Pfizer posted adjusted 2013 earnings of $2.22 per share, a 6% increase year-over-year. On a diluted basis, EPS was $3.19, with the Zoetis spinoff accounting for half of that. Sales-wise, the company put up $51.6 billion, down several percentage points from 2012's $54 billion-plus.

The revenue picture is another chapter in Pfizer's patent-cliff story. As CEO Ian Read explained in a statement, the Lipitor hangover continued last year, with its 41% decline in sales a continued drag on the entire company's results. Amazingly, Lipitor still accounted for $2.3 billion of Pfizer's sales; still a blockbuster after more than a year of generic competition. Pfizer sales also suffered from the loss of Enbrel sales in the U.S., as the company's partnership with Amgen ($AMGN) there ended.
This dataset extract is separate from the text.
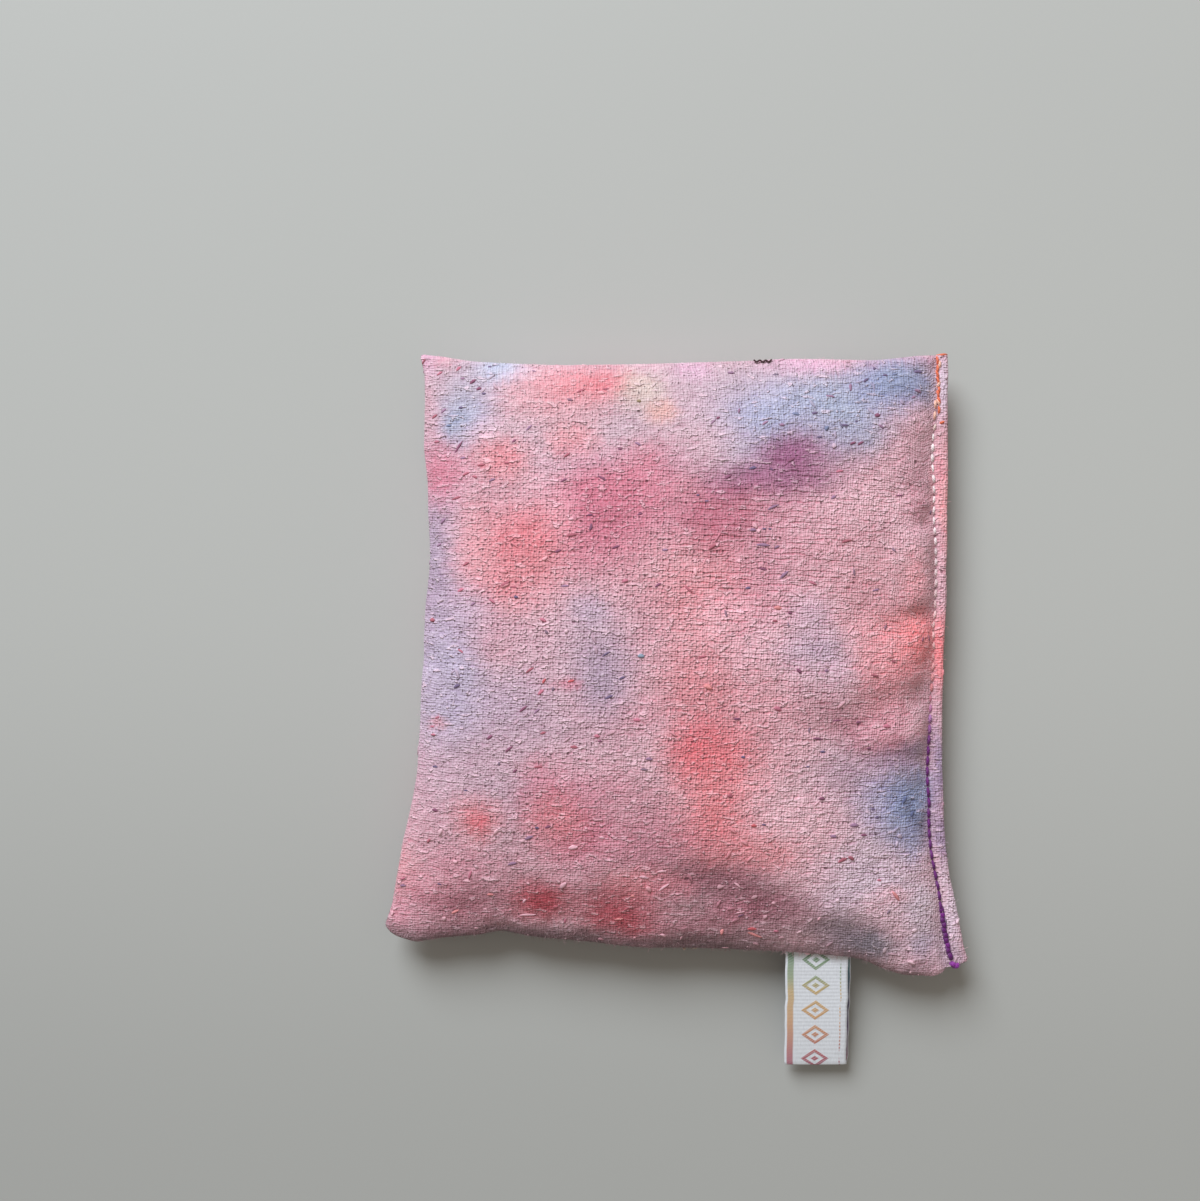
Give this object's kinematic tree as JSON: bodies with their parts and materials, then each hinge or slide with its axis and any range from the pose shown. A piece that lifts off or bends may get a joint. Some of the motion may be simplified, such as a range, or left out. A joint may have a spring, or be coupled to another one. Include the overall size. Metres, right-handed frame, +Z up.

On the positive side, Pfizer chalked up big gains for new drugs such as Xalkori, a targeted lung cancer treatment; and Xeljanz, a recently approved anti-inflammatory drug. Xalkori sales more than doubled, to $282 million, while Xeljanz hit $114 million for its first full year on the market. And Lyrica, the seizure and pain drug, continues to bring home the bacon, with $4.6 billion in global sales last year, up more than 10%.

With a 2014 revenue forecast of $49.2 billion to $51.2 billion--obviously lower, at this point, than full-year 2013 numbers--and adjusted earnings expectations in the same neighborhood as last year's results, Pfizer appears to be counting on more cost cuts to keep margins up. But the big story for Pfizer in 2014 is the restructuring into three separate business units, each with its own leadership and financials. Market watchers will keep a close eye on each unit's numbers as the year unfolds.

Read made only a glancing reference to that three-way split in the earnings announcement, citing the "new commercial structure" as one highlight of 2013. Analysts will be asking for more during this morning's call with Pfizer executives; potential buyers are already buzzing about Pfizer's new generics-focused business. They may also want to know more about this comment from Read: "[W]e seek to identify additional opportunities that will strengthen our innovative and established pharmaceutical businesses as well as our consumer business." What sort of deals might be coming? We'll update as we hear more from Read & Co.